Верю! | страница 5
А впереди было что-то черное, ревущее и холодное; за этим черным и ревущим должны были сиять простор и свет, и теперь их брали с бою.
Я вмешался в толпу такой же жадный, такой же рвущийся к свободе, как и все. Синий дым слепил мне глаза, и в тяжелой голове безостановочно и властно звенела одинокая мысль: "Уйти!"
На плече моем бессильно лежала голова женщины; сзади и с боков меня давили, били, толкали, а тех, кто был впереди, я сам бил, давил и толкал...
Я не помню ясно, как выбрался из театра и как, неодетый, сел на извозчика, но отчетливо помню, что на улице хлопьями вился черный снег и медленно падал на белую землю.
Выли собаки, и гремели пожарные.
Она лежала в моей комнате, на моей кровати, а я смачивал ей виски холодной водой.
Она еще не очнулась, и я смотрел на ее тонкие, гордые черты, такие слабые, такие нежные.
В этих чертах было что-то, чего не было в чертах всех других лиц, и то, что было собственно ее, было неповторяемо прекрасно.
Я сидел около нее и думал, почему сгорела голодная хористка, а не она; почему ударилась головой она, а не прыгнувший через барьер капельмейстер.
Перед глазами ползли и бешено карабкались какие-то тени, охваченные заревом пожара; в ушах стоном стояли крики ужаса, крики о помощи...
Когда она очнулась и в ее еще мутные, бездонные глаза проваливалась моя комната с незнакомой ей мебелью, картинами на стенах и кроватью, она поднялась, бледная, негодующая, и я услышал отчетливое резкое слово: "Подлец!"
А через минуту она припомнила пожар в театре и то, как ее толкнули, и, покорно целуя мою голову, захлебываясь от вновь переживаемого страха и радости, говорила: "Мой милый!
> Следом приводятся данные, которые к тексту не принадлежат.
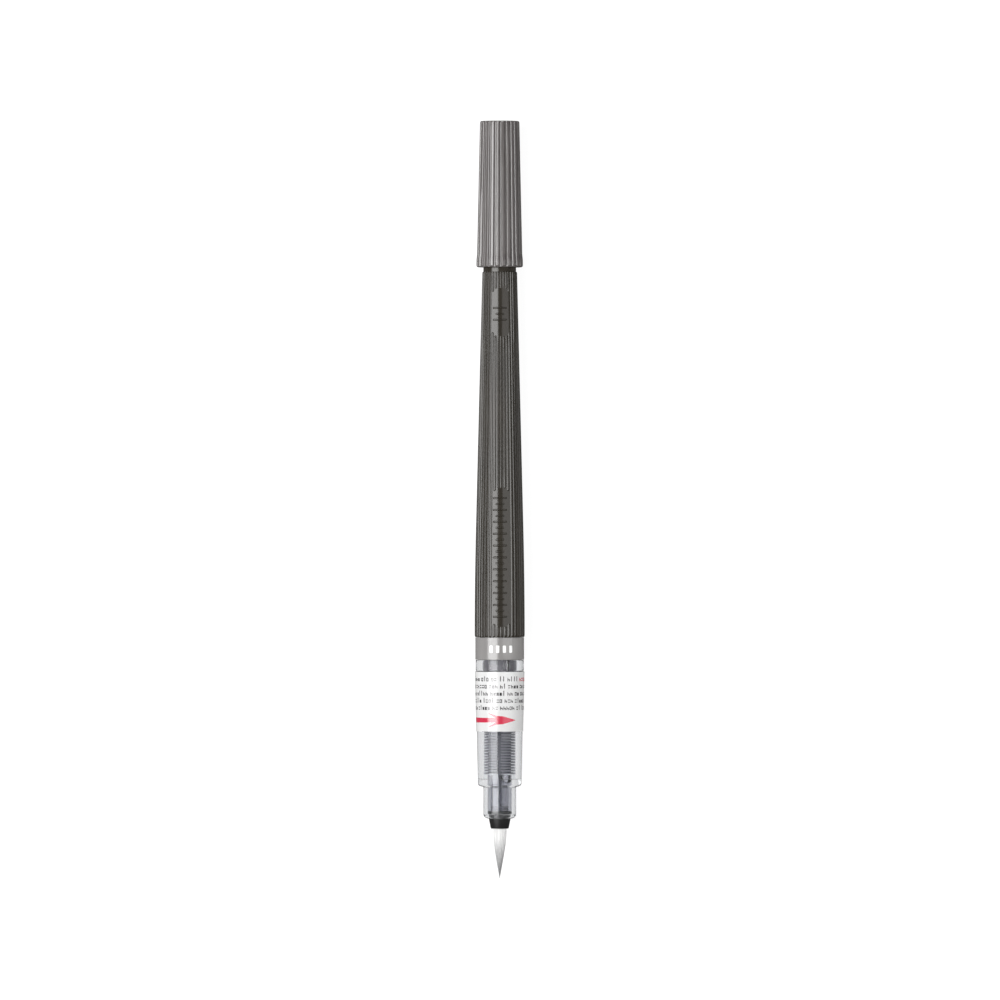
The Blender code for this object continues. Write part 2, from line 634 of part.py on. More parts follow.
def make_neck_plug():
    """Plug in the cartridge's mouth: the tube enters its bore, and the ball closes the far end."""
    profile = [
        (PLUG_RADIUS, PLUG_REAR),
        (PLUG_RADIUS, NECK_FRONT - SEAM),
        (NECK_RADIUS - SEAM, NECK_FRONT - SEAM),
        (NECK_RADIUS - SEAM, PLUG_FRONT),
        (PLUG_BORE, PLUG_FRONT),
        (PLUG_BORE, PLUG_REAR),
    ]
    return finish(turned("neck_plug", profile), HOLDER)


def make_seal_ball():
    bpy.ops.mesh.primitive_uv_sphere_add(segments=SMALL_STEPS, ring_count=10, radius=BALL_RADIUS)
    return finish(place_primitive("seal_ball", (0.0, 0.0, BALL_STATION)), STEEL)


# ---------------------------------------------------------------- cap
def cap_radius(station):
    """Crest radius of the cap ahead of the flare round its mouth."""
    return between(CAP_MOUTH_RADIUS - CAP_LIP_FLARE, CAP_TOP_RADIUS, (station - CAP_MOUTH) / CAP_LENGTH)


def make_cap_shell():
    """Ribbed cap, with a bore that fits both the nose and the tail and a deeper seat for the liner."""
    crest, groove = CAP_CREST_SHARE / 2, CAP_GROOVE_SHARE / 2
    corners = [(-crest, True), (crest, True), (0.5 - groove, False), (0.5 + groove, False)]

    def ring(station, crest_radius, rib_height):
        return rib_ring(station, crest_radius, rib_height, CAP_RIBS, CAP_TURN, corners, lambda angle: False)

    lip = CAP_MOUTH + CAP_LIP_LENGTH
    shell = loft("cap_shell", [
        ring(CAP_MOUTH, CAP_MOUTH_RADIUS - CAP_CHAMFER, 0.0),
        ring(CAP_MOUTH + CAP_CHAMFER, CAP_MOUTH_RADIUS, CAP_RIB_HEIGHT),
        ring(lip, CAP_MOUTH_RADIUS, CAP_RIB_HEIGHT),
        ring(lip + CAP_LIP_LENGTH, cap_radius(lip + CAP_LIP_LENGTH), CAP_RIB_HEIGHT),
        ring(CAP_TOP - CAP_CHAMFER, CAP_TOP_RADIUS, CAP_RIB_HEIGHT),
        ring(CAP_TOP, CAP_TOP_RADIUS - CAP_CHAMFER, 0.0),
    ])
    step = TAIL_END + LINER_BEHIND_TAIL
    hollow = turned("cap_hollow", [
        (0.0, CAP_TOP - CAP_END_WALL),
        (LINER_SEAT, CAP_TOP - CAP_END_WALL),
        (LINER_SEAT, step),
        (CAP_BORE, step),
        (CAP_BORE, CAP_MOUTH - CUT_MARGIN),
        (0.0, CAP_MOUTH - CUT_MARGIN),
    ], closed=False)
    boolean(shell, hollow, "DIFFERENCE")
    return finish(shell, CAP)


def make_cap_liner():
    """Inner cup that closes round the brush when the cap is on the nose."""
    front, rear = TAIL_END + LINER_BEHIND_TAIL + SEAM, CAP_TOP - CAP_END_WALL - SEAM
    profile = [
        (0.0, rear),
        (LINER_RADIUS, rear),
        (LINER_RADIUS, front),
        (LINER_BORE, front),
        (LINER_BORE, rear - LINER_WALL),
        (0.0, rear - LINER_WALL),
    ]
    return finish(turned("cap_liner", profile, closed=False), LINER)


# ---------------------------------------------------------------- the pen
clear_scene()
PARTS = make_collection("brush_pen")
HELPERS = make_collection("helpers")
PEN = bpy.data.objects.new("pen_axis", None)
PARTS.objects.link(PEN)

CAP = make_material("cap_grey", (0.27, 0.25, 0.25), 0.42)
LINER = make_material("liner_grey", (0.45, 0.44, 0.44), 0.50)
BARREL = make_material("barrel_smoke", (0.055, 0.052, 0.046), 0.28)
RING = make_material("ring_grey", (0.33, 0.32, 0.31), 0.30)
CLEAR = make_material("clear_plastic", (0.90, 0.91, 0.92), 0.08, alpha=0.30)
LABEL = make_material("label_film", (0.88, 0.88, 0.88), 0.35)
COLLECTOR = make_material("collector_grey", (0.42, 0.43, 0.46), 0.40)
HOLDER = make_material("holder_grey", (0.55, 0.55, 0.58), 0.35)
BLACK = make_material("ferrule_black", (0.012, 0.012, 0.012), 0.35)
BRISTLE = make_material("bristle_white", (0.85, 0.85, 0.85), 0.55)
RUBBER = make_material("gasket_rubber", (0.03, 0.03, 0.03), 0.70)
FIBRE = make_material("feed_fibre", (0.60, 0.60, 0.62), 0.80)
STEEL = make_material("ball_steel", (0.62, 0.62, 0.64), 0.20, metallic=1.0)

make_brush_tuft()
make_tuft_root()
make_ferrule()
make_brush_holder()
make_feed_rod()
make_feed_tube()
make_front_housing()
make_label_wrap()
make_ink_collector()
make_tube_seat()
make_piercing_tube()
make_neck_gasket()
make_stop_ring()
make_color_ring()
make_ink_barrel()
make_neck_plug()
make_seal_ball()
make_cap_shell()
make_cap_liner()

PEN.location = (0.0, -CAP_TOP / 2, AXIS_HEIGHT)
PEN.rotation_euler = (-math.pi / 2, 0.0, 0.0)
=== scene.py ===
"""A lettering brush pen in a white studio: squeeze barrel, clear brush head and a cap posted on the tail.

Lengths are metres.  The pen lies along world +Y.  Inside the classes a place on it is given by its
station, the distance behind the brush tip, its radius from the pen's axis, and its angle round the axis,
which is zero at the top and grows toward +X.
"""
import logging
import math
import random
from collections.abc import Callable, Sequence
from dataclasses import dataclass
from enum import Enum
from typing import ClassVar

import bmesh
import bpy
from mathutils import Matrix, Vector


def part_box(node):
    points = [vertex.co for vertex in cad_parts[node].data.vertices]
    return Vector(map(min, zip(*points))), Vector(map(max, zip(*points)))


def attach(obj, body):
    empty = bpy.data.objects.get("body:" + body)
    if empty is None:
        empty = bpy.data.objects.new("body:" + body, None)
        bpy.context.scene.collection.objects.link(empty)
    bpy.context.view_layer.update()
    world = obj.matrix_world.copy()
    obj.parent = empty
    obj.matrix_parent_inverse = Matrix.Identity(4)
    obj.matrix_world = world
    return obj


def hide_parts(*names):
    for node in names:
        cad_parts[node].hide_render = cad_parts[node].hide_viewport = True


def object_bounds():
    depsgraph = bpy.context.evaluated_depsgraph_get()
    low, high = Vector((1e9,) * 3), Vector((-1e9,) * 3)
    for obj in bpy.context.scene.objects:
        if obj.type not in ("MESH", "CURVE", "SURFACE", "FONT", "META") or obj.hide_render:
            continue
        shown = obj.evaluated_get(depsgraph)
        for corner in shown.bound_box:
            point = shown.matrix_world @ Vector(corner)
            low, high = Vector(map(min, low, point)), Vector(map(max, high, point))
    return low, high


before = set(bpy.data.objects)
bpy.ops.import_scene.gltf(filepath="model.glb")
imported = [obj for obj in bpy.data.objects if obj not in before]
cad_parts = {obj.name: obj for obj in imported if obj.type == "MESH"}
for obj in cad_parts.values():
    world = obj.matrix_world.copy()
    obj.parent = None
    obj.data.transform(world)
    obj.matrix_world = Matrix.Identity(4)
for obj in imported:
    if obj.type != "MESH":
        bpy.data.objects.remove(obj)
CAD_LOW, CAD_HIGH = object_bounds()

LOG = logging.getLogger("brush_pen")
MM = 0.001
FULL_TURN = 2.0 * math.pi
SEAM = 0.1 * MM                 # end to end, where two pieces touch
SMOOTH_ANGLE = math.radians(32.0)
ROUND_STEPS = 144               # points of a ring that has no ribs
NOISE_SPAN = (0.3, 0.7)         # where nearly all of a noise pattern's factor lies

Color = tuple[float, float, float]
Span = tuple[float, float]
ReliefFunction = Callable[[float, float], float]


class Body(Enum):
    """The moving bodies that the pieces ride on."""

    BRUSH_HEAD = "brush_head"
    STOP_RING = "stop_ring"
    CARTRIDGE = "cartridge"
    SEAL_BALL = "seal_ball"
    CAP = "cap"


class Slot(Enum):
    """Names of the record's material slots, one for each kind of new piece."""

    CAP = "cap"
    BARREL = "barrel"
    COLOR_RING = "color_ring"
    CLEAR = "clear_plastic"
    LABEL = "label"
    COLLECTOR = "collector"
    FERRULE = "ferrule"
    BRISTLES = "bristles"


class PrintTone(Enum):
    """Inks that the label and the colour ring are printed with."""

    BLACK = (0.035, 0.033, 0.036)
    RED = (0.58, 0.020, 0.062)
    WHITE = (0.86, 0.86, 0.85)


class MarkShape(Enum):
    """Plain marks that stand for small print: strokes of (left, right, low, high) in shares of a mark."""

    POST = ((0.33, 0.67, 0.0, 1.4),)
    DASHES = ((0.0, 1.0, 0.05, 0.32), (0.0, 1.0, 0.68, 0.95))
    FRAME = ((0.0, 0.30, 0.0, 1.0), (0.30, 0.70, 0.0, 0.22), (0.30, 0.70, 0.78, 1.0), (0.70, 1.0, 0.0, 1.0))
    STAIR = ((0.0, 0.30, 0.0, 1.0), (0.30, 0.70, 0.38, 0.62), (0.70, 1.0, 0.0, 0.62))
    BLOCK = ((0.05, 0.95, 0.0, 0.85),)


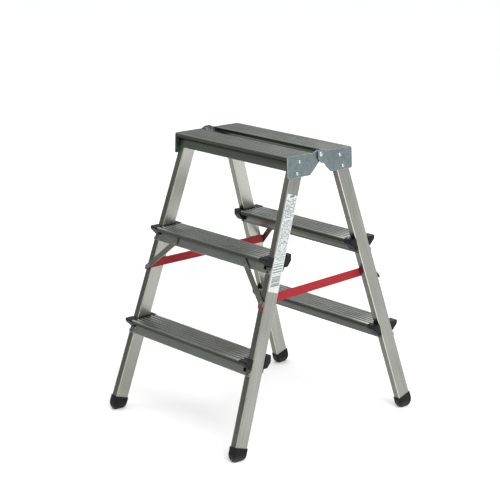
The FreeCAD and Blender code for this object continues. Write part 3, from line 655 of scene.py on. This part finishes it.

Спаситель мой!"
Я прижимался к ее влажным щекам, а в ушах моих плотно и жестко торчали животные крики, и всю громаду их, как молнии ночь, перерезали острые, яркие вопли сгоревшей.
Перед глазами носились вереницы чужих широких испуганных глаз, и на ярком фоне горевших декораций они казались черными снежинками, беспорядочно кружащимися в дымном воздухе и бессильно падающими на белую землю.
Через месяц мы повенчались.
Через год у нас родился сын.
На третий год она бросила меня и, пустая, жадная, тоскующая, пошла искать новых впечатлений, а мальчик остался.
Он растет, мой маленький мальчик, славный и умный, и, по целым часам наблюдая его, я переживаю сам вместе с ним его увлечение карточной архитектурой, большими деревянными лошадьми с оборванными хвостами, оловянными солдатиками и курносой моськой.